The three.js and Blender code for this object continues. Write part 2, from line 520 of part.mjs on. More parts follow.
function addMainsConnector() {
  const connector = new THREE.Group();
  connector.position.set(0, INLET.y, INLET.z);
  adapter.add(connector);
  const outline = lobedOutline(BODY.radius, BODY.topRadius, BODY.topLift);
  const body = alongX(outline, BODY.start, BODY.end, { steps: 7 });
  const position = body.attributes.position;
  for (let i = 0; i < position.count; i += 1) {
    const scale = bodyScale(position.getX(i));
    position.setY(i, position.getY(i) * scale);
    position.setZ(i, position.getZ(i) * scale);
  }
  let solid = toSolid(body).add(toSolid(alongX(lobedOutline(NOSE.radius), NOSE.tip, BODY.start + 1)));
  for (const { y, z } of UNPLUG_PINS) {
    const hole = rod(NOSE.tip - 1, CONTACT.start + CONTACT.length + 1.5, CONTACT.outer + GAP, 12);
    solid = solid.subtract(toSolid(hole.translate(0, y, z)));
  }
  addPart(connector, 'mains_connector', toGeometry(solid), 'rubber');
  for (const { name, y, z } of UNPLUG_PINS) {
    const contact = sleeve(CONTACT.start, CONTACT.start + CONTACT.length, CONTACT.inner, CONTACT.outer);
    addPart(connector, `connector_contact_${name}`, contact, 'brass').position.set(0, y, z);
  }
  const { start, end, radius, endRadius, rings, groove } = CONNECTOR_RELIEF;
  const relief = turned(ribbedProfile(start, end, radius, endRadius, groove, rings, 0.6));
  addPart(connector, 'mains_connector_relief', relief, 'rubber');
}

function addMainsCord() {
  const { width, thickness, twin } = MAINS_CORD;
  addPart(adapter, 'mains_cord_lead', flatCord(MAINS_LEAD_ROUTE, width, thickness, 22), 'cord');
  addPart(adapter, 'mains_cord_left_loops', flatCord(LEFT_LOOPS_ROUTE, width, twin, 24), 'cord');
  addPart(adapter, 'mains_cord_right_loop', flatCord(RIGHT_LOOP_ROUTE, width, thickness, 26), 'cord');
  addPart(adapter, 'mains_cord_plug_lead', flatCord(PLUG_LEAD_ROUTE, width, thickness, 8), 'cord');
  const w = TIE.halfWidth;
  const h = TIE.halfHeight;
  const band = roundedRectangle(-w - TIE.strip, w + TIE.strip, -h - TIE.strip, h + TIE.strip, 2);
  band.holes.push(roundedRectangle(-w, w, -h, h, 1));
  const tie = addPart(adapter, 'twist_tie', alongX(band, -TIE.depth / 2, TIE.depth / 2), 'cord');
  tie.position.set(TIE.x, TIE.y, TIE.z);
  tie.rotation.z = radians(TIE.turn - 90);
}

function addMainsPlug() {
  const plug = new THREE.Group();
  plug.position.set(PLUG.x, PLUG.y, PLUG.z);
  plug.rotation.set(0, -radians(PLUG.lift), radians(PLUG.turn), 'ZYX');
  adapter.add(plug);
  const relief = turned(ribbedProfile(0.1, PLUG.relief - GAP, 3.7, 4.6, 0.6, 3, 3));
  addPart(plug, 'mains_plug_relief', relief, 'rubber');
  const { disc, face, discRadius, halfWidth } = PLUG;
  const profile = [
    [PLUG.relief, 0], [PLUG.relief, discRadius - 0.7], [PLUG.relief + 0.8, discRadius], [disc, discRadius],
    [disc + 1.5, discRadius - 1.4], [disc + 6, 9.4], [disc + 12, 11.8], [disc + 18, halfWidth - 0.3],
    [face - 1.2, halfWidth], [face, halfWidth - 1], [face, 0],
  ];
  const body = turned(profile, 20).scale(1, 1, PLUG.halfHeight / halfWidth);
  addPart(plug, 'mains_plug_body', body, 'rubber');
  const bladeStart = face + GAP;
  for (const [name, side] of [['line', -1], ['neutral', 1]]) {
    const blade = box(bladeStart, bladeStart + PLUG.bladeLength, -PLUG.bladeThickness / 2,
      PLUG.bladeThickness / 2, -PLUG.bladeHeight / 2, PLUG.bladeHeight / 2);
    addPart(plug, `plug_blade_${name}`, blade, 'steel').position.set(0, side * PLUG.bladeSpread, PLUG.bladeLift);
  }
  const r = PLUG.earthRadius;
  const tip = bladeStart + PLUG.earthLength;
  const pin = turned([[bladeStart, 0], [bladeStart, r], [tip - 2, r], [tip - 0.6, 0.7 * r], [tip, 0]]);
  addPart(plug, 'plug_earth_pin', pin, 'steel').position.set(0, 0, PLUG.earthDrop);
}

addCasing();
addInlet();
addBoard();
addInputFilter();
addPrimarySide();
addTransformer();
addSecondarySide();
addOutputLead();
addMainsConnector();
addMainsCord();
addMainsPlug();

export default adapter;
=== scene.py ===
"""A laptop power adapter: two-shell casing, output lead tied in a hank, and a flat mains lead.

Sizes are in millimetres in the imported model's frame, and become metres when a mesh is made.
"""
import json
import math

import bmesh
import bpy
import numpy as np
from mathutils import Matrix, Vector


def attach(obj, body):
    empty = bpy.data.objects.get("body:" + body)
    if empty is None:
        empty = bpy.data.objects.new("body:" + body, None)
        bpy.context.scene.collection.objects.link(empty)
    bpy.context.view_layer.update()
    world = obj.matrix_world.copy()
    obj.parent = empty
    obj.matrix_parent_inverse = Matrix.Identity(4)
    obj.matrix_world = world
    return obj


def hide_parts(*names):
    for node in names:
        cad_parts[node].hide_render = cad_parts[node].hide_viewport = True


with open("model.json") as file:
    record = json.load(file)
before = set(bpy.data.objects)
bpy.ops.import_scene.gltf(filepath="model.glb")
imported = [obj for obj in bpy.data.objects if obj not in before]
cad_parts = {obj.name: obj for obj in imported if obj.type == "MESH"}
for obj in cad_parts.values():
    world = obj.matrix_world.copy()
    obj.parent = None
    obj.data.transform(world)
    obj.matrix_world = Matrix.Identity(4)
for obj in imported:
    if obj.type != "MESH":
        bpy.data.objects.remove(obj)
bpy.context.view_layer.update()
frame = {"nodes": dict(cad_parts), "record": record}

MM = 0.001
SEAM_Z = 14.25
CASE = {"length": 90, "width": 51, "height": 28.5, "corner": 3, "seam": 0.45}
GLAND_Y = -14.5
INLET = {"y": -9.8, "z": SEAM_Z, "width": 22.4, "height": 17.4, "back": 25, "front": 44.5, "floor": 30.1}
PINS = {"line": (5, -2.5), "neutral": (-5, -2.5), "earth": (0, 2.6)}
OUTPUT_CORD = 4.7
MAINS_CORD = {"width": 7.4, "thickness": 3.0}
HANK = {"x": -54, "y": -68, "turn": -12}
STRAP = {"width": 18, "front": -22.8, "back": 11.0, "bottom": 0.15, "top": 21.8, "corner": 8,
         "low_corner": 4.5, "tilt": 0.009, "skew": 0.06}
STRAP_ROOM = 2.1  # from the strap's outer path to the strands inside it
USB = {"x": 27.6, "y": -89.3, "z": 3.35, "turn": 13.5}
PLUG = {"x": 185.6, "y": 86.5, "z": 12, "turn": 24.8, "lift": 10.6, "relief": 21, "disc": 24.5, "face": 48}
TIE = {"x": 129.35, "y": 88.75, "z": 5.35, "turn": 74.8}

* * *

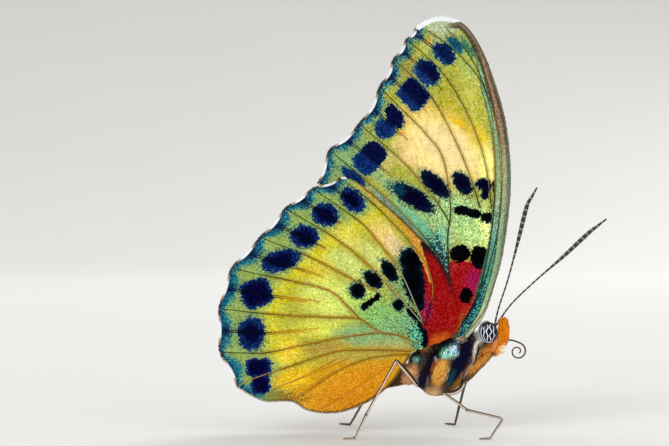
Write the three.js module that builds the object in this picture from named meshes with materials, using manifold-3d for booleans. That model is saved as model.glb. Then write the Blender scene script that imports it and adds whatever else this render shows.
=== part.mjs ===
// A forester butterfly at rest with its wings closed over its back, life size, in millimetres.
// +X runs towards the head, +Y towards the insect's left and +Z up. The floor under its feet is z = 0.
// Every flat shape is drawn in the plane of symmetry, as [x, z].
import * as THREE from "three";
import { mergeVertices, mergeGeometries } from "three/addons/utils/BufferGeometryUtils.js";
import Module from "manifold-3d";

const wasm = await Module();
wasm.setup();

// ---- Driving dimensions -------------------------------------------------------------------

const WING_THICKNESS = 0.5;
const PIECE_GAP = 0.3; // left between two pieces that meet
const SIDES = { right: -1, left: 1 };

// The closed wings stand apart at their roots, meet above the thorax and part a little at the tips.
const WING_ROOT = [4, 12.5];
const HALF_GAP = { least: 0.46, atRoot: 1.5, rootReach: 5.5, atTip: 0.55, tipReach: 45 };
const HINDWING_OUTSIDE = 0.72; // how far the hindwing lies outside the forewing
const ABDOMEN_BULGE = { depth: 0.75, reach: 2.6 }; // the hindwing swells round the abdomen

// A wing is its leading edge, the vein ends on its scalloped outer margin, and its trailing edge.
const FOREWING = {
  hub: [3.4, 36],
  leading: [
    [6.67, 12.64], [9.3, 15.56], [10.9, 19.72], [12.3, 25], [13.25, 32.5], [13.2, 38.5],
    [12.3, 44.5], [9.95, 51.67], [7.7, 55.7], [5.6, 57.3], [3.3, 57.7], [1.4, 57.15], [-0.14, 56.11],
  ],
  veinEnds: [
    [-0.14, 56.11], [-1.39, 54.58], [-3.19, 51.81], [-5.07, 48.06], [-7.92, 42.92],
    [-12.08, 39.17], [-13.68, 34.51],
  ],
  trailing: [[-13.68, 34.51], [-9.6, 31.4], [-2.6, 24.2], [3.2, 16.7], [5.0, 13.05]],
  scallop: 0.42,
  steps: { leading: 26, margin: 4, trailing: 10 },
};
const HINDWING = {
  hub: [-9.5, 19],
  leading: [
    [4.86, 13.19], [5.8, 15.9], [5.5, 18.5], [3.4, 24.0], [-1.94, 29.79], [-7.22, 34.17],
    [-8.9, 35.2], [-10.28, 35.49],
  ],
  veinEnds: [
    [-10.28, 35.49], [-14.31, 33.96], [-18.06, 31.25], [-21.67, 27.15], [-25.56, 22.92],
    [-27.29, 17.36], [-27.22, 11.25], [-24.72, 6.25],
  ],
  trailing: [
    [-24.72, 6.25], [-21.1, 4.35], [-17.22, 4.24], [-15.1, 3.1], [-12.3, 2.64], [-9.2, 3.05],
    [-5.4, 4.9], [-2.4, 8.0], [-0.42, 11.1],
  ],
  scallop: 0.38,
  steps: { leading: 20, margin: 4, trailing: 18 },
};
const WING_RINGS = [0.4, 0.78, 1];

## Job
Copy down every line of the entries containing the word "empty".

## Written solution
    empty = bpy.data.objects.get("body:" + body)
    if empty is None:
        empty = bpy.data.objects.new("body:" + body, None)
        bpy.context.scene.collection.objects.link(empty)
    obj.parent = empty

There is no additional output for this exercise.